> What is needed
Restate word for word the lines of the records below, starting at the line that contains "bpy.context.scene.collection.objects.link(empty)" and ending at the line that contains "GUARD_BOARDS = 2", with both of those lines included and nothing else.

### Stored data ###

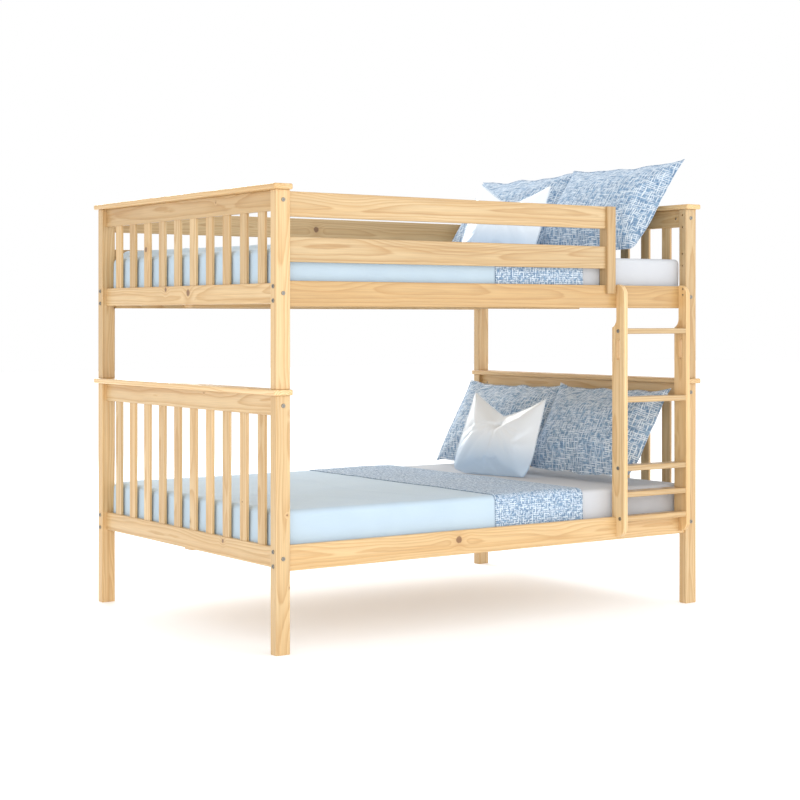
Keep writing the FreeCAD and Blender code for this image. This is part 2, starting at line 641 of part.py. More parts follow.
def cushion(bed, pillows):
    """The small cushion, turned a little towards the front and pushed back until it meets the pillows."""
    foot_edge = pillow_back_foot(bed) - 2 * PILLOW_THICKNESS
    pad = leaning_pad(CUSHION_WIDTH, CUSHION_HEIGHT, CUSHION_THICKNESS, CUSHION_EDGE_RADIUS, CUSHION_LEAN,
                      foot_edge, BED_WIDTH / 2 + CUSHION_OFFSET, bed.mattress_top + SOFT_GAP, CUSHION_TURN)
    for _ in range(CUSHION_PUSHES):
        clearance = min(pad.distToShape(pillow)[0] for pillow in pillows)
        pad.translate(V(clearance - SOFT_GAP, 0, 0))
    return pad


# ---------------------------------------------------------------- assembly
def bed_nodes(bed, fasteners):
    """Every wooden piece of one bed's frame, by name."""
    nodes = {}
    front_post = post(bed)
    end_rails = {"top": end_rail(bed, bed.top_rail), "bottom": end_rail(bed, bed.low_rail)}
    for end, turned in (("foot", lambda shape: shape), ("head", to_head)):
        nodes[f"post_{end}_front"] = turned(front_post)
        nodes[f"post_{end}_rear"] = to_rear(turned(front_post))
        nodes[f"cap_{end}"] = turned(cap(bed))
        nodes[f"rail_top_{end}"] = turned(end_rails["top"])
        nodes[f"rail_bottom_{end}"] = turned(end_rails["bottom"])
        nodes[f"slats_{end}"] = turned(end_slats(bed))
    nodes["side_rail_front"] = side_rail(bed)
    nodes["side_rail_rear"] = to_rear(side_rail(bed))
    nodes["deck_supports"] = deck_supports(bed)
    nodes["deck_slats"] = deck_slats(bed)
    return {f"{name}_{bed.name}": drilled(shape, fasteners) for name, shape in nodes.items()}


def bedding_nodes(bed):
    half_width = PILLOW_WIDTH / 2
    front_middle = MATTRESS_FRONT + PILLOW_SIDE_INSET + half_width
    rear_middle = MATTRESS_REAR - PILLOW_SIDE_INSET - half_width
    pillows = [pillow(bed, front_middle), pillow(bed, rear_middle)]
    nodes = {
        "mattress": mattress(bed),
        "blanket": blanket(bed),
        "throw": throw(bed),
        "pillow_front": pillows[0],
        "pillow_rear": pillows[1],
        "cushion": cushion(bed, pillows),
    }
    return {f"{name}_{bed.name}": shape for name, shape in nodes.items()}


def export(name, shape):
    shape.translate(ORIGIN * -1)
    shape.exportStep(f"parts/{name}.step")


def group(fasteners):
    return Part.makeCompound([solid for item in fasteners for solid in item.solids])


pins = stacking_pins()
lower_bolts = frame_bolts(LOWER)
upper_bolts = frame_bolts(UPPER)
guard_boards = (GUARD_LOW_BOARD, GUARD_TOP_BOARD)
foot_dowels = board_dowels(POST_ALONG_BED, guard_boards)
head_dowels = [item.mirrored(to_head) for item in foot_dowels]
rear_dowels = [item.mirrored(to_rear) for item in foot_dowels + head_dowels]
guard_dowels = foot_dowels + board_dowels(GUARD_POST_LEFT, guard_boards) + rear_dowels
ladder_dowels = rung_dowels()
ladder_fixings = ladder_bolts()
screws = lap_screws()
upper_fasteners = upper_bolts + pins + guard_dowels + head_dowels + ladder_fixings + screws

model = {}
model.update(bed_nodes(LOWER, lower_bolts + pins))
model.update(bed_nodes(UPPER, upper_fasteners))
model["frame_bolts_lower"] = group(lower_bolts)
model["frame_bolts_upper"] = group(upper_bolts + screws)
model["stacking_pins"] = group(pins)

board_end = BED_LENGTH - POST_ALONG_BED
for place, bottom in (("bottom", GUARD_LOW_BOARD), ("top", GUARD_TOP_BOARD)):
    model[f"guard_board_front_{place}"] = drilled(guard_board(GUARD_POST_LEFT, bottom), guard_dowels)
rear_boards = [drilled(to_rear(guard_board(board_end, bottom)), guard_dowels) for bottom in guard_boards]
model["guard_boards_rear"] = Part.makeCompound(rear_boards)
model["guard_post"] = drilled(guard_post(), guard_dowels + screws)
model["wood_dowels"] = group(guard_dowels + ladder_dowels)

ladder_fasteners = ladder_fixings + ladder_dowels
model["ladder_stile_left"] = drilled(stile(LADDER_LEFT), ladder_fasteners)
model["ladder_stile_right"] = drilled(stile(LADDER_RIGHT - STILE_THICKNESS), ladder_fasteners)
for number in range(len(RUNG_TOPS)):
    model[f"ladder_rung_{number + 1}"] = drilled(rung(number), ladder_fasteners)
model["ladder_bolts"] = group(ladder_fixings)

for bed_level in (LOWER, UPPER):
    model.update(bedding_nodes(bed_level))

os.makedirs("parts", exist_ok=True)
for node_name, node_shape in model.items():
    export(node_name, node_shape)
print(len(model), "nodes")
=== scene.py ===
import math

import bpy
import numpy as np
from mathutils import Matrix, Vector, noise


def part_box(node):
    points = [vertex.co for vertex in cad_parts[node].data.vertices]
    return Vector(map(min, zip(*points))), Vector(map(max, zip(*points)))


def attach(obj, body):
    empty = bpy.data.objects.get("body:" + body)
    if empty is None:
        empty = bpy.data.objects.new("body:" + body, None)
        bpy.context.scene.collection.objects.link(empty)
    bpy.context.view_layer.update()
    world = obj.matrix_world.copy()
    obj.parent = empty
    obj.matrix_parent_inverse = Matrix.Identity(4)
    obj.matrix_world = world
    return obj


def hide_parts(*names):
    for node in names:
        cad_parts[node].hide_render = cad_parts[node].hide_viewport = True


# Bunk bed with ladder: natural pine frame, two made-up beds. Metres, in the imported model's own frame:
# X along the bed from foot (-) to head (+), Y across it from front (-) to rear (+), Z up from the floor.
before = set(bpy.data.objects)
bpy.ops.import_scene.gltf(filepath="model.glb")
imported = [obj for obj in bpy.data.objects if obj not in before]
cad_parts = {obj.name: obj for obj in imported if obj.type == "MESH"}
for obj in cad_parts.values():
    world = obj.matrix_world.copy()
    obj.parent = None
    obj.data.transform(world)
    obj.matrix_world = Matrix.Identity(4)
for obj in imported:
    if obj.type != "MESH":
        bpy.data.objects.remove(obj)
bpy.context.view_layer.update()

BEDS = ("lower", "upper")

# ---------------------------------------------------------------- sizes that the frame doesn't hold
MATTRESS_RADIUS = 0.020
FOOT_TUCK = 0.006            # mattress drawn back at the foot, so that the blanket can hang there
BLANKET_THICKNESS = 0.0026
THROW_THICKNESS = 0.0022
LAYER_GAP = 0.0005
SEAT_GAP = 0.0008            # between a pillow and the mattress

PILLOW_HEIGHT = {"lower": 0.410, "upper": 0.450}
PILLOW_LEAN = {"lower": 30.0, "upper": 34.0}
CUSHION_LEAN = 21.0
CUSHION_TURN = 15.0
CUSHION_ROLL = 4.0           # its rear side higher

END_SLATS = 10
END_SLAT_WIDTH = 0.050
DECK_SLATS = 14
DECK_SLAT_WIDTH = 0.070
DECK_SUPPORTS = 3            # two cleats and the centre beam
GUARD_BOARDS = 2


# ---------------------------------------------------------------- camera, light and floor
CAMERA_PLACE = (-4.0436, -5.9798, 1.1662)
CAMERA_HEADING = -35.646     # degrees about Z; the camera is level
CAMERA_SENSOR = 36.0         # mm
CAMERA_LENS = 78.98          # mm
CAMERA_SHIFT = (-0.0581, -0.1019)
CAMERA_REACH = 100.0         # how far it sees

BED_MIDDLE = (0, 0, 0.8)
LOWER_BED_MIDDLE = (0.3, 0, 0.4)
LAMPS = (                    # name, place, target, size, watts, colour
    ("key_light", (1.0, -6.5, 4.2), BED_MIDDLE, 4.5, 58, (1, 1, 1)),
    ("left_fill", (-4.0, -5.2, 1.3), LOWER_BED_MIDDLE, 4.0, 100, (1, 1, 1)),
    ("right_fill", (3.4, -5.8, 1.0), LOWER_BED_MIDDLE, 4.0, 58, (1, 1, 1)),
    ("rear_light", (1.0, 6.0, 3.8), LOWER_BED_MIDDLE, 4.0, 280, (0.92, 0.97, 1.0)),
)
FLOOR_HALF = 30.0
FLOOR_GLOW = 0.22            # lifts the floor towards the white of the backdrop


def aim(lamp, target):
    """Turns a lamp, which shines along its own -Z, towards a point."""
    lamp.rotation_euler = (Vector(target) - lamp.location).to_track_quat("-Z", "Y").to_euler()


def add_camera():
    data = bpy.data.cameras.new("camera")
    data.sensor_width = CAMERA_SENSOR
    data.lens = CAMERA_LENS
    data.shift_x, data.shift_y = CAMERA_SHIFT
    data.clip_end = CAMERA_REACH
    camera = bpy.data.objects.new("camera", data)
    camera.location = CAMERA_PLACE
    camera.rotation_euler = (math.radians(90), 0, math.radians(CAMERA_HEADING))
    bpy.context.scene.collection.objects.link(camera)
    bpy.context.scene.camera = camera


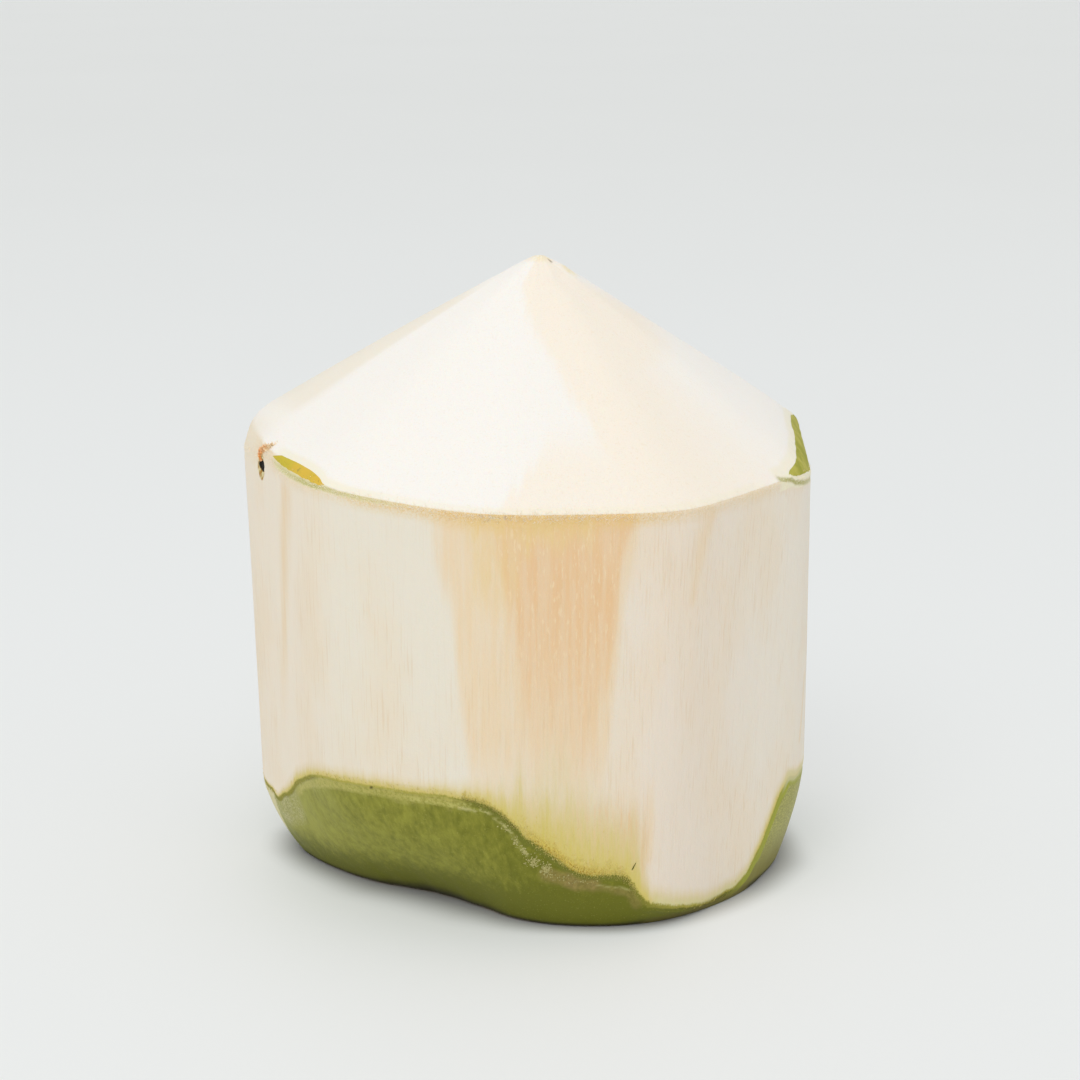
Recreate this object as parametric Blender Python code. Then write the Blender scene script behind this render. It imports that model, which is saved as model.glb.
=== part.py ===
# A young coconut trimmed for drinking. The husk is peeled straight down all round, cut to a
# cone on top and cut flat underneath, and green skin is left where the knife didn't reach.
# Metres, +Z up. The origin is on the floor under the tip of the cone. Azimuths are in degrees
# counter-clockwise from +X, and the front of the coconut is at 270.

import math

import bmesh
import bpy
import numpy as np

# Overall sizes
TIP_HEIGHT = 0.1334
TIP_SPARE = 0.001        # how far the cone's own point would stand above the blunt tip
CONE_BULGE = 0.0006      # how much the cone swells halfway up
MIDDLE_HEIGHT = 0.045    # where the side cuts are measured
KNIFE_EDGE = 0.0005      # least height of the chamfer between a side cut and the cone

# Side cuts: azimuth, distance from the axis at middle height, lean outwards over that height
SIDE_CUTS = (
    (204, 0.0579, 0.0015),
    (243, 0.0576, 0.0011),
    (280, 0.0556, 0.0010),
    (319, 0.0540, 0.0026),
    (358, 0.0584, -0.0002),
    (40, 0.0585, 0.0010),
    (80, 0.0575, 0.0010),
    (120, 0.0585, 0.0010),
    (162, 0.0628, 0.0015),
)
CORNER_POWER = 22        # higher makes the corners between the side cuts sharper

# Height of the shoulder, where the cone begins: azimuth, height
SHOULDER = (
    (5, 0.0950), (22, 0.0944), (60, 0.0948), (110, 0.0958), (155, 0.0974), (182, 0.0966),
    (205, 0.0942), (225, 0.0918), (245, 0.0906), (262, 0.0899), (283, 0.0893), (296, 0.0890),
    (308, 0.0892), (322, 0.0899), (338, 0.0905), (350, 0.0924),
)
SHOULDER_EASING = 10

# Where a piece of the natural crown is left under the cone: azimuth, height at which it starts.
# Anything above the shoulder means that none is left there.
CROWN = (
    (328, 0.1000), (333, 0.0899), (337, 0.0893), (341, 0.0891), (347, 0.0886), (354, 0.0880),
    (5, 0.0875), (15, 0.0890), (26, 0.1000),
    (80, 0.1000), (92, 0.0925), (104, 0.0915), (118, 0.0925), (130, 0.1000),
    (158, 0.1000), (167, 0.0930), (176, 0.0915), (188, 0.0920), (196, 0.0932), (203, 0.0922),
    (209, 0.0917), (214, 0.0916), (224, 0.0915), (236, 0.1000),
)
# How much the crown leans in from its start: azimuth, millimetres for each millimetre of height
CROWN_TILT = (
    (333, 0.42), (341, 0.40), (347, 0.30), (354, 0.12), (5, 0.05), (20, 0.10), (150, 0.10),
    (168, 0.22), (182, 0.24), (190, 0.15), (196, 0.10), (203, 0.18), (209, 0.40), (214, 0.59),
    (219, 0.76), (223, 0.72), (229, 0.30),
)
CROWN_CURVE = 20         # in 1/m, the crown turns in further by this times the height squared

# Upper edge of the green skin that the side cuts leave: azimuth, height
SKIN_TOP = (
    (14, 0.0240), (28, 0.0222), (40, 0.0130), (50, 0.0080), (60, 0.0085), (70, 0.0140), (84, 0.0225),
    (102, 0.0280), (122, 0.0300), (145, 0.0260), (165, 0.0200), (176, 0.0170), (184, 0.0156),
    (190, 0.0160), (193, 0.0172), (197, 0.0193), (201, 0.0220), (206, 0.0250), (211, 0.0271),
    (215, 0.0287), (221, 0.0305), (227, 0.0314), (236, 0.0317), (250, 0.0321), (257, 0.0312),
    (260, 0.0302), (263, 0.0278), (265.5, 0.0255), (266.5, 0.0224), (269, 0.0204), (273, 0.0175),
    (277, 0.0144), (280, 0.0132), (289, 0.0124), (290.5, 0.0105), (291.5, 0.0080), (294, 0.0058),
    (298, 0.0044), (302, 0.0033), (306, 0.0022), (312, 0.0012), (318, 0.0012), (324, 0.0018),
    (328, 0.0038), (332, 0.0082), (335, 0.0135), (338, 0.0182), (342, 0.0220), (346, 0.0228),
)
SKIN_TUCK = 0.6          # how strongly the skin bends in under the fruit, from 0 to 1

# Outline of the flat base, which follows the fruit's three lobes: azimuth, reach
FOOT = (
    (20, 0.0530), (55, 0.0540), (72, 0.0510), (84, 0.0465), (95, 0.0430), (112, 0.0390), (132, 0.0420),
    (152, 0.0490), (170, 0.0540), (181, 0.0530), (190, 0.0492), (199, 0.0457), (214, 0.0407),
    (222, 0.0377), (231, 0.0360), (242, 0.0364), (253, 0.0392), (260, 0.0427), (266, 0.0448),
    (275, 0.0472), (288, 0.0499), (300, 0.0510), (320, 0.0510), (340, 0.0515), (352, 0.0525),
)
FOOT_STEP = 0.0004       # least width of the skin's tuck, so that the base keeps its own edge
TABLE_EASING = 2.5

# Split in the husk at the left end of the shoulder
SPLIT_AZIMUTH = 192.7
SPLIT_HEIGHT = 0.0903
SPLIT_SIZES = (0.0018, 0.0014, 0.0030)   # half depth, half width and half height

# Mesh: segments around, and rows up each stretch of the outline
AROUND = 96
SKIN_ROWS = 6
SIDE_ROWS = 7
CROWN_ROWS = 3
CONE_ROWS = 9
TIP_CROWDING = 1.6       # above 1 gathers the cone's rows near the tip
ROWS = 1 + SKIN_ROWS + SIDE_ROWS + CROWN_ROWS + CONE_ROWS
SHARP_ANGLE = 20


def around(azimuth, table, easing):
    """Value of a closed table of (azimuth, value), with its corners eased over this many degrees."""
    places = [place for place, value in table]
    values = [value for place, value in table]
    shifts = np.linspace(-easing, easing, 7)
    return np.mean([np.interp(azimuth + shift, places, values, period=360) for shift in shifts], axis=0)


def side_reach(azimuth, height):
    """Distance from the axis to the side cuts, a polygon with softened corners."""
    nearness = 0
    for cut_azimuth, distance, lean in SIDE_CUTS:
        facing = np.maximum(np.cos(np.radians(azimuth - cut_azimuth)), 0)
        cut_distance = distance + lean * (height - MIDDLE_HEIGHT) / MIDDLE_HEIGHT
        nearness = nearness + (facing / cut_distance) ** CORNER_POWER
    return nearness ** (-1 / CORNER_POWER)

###

> Exercise result
        bpy.context.scene.collection.objects.link(empty)
    bpy.context.view_layer.update()
    world = obj.matrix_world.copy()
    obj.parent = empty
    obj.matrix_parent_inverse = Matrix.Identity(4)
    obj.matrix_world = world
    return obj


def hide_parts(*names):
    for node in names:
        cad_parts[node].hide_render = cad_parts[node].hide_viewport = True


# Bunk bed with ladder: natural pine frame, two made-up beds. Metres, in the imported model's own frame:
# X along the bed from foot (-) to head (+), Y across it from front (-) to rear (+), Z up from the floor.
before = set(bpy.data.objects)
bpy.ops.import_scene.gltf(filepath="model.glb")
imported = [obj for obj in bpy.data.objects if obj not in before]
cad_parts = {obj.name: obj for obj in imported if obj.type == "MESH"}
for obj in cad_parts.values():
    world = obj.matrix_world.copy()
    obj.parent = None
    obj.data.transform(world)
    obj.matrix_world = Matrix.Identity(4)
for obj in imported:
    if obj.type != "MESH":
        bpy.data.objects.remove(obj)
bpy.context.view_layer.update()

BEDS = ("lower", "upper")

# ---------------------------------------------------------------- sizes that the frame doesn't hold
MATTRESS_RADIUS = 0.020
FOOT_TUCK = 0.006            # mattress drawn back at the foot, so that the blanket can hang there
BLANKET_THICKNESS = 0.0026
THROW_THICKNESS = 0.0022
LAYER_GAP = 0.0005
SEAT_GAP = 0.0008            # between a pillow and the mattress

PILLOW_HEIGHT = {"lower": 0.410, "upper": 0.450}
PILLOW_LEAN = {"lower": 30.0, "upper": 34.0}
CUSHION_LEAN = 21.0
CUSHION_TURN = 15.0
CUSHION_ROLL = 4.0           # its rear side higher

END_SLATS = 10
END_SLAT_WIDTH = 0.050
DECK_SLATS = 14
DECK_SLAT_WIDTH = 0.070
DECK_SUPPORTS = 3            # two cleats and the centre beam
GUARD_BOARDS = 2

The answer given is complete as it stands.